Task objective. Only one stretch of the data below should be repeated: the lines from the line containing "make_backs()" through the line containing "for node in", inclusive, exactly as they are.

Data to process.
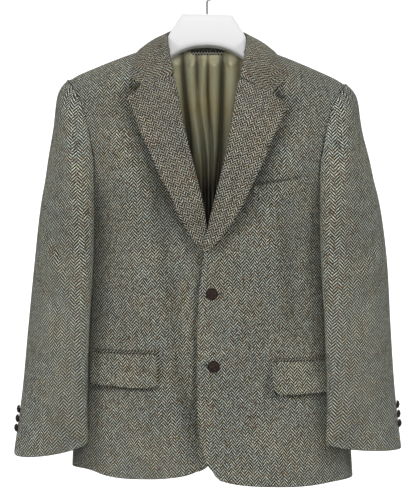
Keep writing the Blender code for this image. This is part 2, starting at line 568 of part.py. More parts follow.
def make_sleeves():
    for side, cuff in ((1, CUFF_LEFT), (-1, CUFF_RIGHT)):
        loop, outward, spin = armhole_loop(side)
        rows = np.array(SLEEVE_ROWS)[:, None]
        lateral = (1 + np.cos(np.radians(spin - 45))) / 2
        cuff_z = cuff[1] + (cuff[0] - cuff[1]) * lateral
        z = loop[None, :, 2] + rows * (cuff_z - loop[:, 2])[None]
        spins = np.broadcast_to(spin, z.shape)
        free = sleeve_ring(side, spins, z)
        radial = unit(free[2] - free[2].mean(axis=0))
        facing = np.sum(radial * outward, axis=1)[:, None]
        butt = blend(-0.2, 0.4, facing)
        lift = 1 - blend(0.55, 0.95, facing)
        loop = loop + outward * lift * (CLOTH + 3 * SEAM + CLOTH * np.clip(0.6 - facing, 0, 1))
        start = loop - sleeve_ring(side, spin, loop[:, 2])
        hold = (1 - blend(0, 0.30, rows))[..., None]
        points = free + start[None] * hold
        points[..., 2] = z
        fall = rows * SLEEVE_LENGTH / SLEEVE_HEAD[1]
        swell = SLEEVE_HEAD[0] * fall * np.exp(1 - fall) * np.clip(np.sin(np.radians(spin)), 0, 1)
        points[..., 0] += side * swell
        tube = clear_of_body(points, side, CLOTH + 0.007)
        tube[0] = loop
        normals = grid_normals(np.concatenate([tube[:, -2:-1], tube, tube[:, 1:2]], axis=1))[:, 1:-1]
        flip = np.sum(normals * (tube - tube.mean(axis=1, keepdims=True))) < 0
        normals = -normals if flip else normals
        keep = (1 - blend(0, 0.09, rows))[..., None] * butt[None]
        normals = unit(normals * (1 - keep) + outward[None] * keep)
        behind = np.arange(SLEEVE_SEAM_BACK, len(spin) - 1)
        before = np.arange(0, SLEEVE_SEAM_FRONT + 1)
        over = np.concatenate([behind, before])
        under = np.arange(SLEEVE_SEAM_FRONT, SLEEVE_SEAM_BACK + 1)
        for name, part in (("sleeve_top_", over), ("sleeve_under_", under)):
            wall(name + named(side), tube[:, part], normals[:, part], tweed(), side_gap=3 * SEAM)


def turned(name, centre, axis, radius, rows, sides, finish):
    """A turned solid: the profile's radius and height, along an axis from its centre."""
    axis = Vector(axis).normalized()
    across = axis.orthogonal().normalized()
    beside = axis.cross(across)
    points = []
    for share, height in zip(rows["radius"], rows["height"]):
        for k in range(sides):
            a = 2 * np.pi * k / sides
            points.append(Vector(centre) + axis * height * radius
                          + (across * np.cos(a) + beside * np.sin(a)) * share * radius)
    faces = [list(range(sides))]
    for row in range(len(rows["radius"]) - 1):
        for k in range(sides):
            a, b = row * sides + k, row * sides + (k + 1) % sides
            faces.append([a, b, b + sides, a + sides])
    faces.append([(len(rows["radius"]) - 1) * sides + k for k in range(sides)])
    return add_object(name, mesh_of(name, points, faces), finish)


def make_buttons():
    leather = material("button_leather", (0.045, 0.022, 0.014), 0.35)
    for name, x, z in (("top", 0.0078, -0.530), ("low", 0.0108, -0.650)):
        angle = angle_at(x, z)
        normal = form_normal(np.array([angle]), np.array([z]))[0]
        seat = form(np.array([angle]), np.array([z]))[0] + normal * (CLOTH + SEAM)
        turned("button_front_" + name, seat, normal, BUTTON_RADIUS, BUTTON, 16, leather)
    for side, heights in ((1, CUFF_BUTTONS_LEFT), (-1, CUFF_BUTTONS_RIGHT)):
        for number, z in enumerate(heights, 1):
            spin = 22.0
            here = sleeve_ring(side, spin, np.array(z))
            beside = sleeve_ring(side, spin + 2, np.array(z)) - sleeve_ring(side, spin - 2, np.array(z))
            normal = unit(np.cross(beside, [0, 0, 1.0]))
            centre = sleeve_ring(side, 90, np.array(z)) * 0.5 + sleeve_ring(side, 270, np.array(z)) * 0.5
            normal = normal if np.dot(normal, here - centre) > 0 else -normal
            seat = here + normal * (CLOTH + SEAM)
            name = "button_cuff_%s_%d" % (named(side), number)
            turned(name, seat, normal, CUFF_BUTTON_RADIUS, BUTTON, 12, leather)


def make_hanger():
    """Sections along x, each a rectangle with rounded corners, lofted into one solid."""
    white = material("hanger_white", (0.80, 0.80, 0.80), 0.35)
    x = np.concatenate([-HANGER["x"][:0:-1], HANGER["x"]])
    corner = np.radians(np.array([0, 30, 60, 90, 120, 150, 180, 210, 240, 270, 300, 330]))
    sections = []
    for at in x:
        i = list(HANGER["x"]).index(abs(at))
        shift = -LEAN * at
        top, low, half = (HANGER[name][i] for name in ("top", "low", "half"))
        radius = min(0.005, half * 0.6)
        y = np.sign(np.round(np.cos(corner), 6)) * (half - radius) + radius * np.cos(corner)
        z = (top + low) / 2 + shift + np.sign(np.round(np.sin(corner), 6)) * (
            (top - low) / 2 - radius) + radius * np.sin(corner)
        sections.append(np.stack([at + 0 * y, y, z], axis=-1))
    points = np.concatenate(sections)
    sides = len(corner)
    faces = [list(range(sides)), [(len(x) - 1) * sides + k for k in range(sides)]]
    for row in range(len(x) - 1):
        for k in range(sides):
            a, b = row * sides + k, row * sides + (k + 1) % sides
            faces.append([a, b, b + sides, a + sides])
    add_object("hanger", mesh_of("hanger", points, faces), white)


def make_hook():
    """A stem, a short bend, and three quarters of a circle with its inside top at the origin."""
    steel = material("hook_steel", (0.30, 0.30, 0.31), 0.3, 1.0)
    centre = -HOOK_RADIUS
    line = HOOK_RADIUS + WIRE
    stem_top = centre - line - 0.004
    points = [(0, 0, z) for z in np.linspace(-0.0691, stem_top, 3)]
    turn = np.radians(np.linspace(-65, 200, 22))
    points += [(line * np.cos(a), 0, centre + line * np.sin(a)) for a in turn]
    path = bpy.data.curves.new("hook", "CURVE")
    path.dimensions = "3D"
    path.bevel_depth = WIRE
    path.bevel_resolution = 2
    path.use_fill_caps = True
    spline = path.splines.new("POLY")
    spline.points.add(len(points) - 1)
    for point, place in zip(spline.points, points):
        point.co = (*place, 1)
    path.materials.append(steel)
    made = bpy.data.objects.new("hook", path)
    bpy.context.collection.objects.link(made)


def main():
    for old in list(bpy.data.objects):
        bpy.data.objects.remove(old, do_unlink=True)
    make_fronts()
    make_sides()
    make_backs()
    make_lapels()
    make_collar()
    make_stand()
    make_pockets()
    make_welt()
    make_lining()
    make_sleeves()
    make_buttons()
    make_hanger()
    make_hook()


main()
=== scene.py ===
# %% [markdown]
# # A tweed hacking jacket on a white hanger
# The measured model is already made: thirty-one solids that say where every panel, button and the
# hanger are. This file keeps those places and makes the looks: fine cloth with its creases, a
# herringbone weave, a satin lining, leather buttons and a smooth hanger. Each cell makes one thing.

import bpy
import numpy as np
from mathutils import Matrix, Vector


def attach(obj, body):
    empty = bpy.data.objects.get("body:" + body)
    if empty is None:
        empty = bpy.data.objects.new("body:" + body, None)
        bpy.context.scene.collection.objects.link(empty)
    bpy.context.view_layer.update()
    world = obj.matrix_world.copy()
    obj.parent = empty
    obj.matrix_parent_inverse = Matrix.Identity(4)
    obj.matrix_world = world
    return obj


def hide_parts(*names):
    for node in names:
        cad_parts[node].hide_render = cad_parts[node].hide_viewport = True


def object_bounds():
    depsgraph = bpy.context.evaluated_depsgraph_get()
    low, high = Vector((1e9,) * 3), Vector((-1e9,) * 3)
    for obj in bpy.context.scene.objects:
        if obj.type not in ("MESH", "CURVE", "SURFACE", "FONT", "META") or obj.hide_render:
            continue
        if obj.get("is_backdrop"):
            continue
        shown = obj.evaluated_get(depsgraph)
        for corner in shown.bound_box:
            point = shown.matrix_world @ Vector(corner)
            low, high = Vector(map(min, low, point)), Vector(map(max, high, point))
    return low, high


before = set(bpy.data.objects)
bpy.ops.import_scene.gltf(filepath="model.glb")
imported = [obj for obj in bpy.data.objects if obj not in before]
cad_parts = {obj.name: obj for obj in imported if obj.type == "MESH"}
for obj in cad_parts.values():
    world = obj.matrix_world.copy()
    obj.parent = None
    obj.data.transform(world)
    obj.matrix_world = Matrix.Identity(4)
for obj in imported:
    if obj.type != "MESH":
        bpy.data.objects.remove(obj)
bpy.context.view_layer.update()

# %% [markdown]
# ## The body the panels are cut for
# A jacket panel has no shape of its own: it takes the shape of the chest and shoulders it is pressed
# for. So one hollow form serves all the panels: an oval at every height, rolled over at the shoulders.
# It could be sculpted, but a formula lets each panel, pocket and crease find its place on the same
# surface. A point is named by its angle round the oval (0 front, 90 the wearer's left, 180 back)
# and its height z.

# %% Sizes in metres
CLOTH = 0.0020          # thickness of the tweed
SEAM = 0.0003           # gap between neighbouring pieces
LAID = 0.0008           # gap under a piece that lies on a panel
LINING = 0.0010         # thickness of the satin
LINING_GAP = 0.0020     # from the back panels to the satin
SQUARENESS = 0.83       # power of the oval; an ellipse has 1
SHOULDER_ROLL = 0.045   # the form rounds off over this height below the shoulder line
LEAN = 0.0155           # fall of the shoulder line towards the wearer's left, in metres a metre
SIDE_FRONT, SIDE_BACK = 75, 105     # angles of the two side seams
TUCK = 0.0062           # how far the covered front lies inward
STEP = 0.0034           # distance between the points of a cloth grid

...

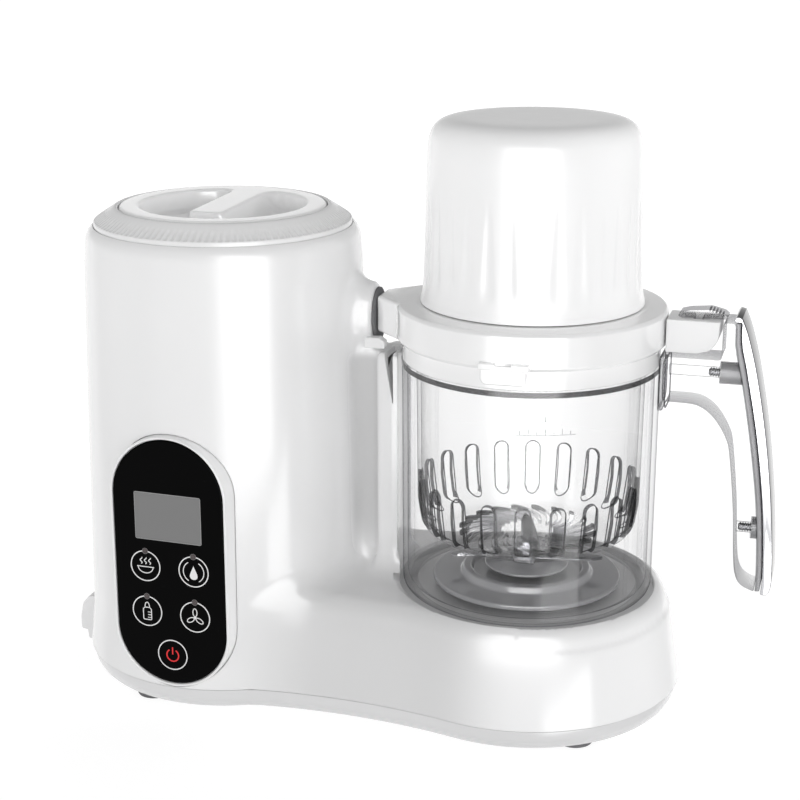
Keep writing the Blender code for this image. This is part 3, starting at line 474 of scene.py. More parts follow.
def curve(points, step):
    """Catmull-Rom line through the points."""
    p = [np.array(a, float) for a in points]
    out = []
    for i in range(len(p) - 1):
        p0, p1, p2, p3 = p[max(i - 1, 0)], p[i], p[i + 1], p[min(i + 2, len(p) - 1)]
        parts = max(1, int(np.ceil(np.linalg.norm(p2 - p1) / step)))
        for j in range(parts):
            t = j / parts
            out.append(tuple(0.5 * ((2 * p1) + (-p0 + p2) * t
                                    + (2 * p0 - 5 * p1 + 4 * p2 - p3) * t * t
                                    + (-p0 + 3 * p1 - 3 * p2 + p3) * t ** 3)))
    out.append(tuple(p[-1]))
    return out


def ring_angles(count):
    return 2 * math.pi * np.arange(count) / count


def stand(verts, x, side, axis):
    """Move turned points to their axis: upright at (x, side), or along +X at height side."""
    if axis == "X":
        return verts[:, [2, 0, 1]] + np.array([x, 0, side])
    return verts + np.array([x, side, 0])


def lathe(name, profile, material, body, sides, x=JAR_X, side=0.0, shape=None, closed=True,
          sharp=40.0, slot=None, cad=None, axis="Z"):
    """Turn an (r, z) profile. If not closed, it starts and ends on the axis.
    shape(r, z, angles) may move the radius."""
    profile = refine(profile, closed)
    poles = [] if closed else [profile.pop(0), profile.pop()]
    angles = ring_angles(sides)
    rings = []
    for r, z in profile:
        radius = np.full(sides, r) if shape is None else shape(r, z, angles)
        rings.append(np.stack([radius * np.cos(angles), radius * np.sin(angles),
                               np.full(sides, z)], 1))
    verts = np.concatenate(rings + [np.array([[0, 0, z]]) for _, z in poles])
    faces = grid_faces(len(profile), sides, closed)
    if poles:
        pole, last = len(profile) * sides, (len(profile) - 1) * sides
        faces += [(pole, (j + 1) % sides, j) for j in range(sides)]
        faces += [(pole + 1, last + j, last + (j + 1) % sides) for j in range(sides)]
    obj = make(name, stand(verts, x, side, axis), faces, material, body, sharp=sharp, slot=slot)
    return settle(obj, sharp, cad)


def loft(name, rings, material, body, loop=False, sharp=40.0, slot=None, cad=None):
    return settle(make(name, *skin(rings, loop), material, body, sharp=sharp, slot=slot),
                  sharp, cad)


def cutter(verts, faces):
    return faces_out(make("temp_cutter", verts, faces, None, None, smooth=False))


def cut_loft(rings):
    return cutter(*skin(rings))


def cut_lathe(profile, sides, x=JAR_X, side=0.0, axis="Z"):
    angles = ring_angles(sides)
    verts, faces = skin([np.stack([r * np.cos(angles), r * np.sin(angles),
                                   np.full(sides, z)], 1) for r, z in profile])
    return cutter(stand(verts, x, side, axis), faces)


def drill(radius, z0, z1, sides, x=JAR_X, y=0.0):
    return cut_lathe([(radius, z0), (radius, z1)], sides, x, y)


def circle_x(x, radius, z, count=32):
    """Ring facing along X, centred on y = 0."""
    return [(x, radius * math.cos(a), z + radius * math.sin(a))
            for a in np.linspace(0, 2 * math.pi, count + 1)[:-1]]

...

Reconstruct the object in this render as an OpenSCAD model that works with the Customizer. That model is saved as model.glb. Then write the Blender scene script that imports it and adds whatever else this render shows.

Result of this task.
    make_backs()
    make_lapels()
    make_collar()
    make_stand()
    make_pockets()
    make_welt()
    make_lining()
    make_sleeves()
    make_buttons()
    make_hanger()
    make_hook()


main()
=== scene.py ===
# %% [markdown]
# # A tweed hacking jacket on a white hanger
# The measured model is already made: thirty-one solids that say where every panel, button and the
# hanger are. This file keeps those places and makes the looks: fine cloth with its creases, a
# herringbone weave, a satin lining, leather buttons and a smooth hanger. Each cell makes one thing.

import bpy
import numpy as np
from mathutils import Matrix, Vector


def attach(obj, body):
    empty = bpy.data.objects.get("body:" + body)
    if empty is None:
        empty = bpy.data.objects.new("body:" + body, None)
        bpy.context.scene.collection.objects.link(empty)
    bpy.context.view_layer.update()
    world = obj.matrix_world.copy()
    obj.parent = empty
    obj.matrix_parent_inverse = Matrix.Identity(4)
    obj.matrix_world = world
    return obj


def hide_parts(*names):
    for node in names:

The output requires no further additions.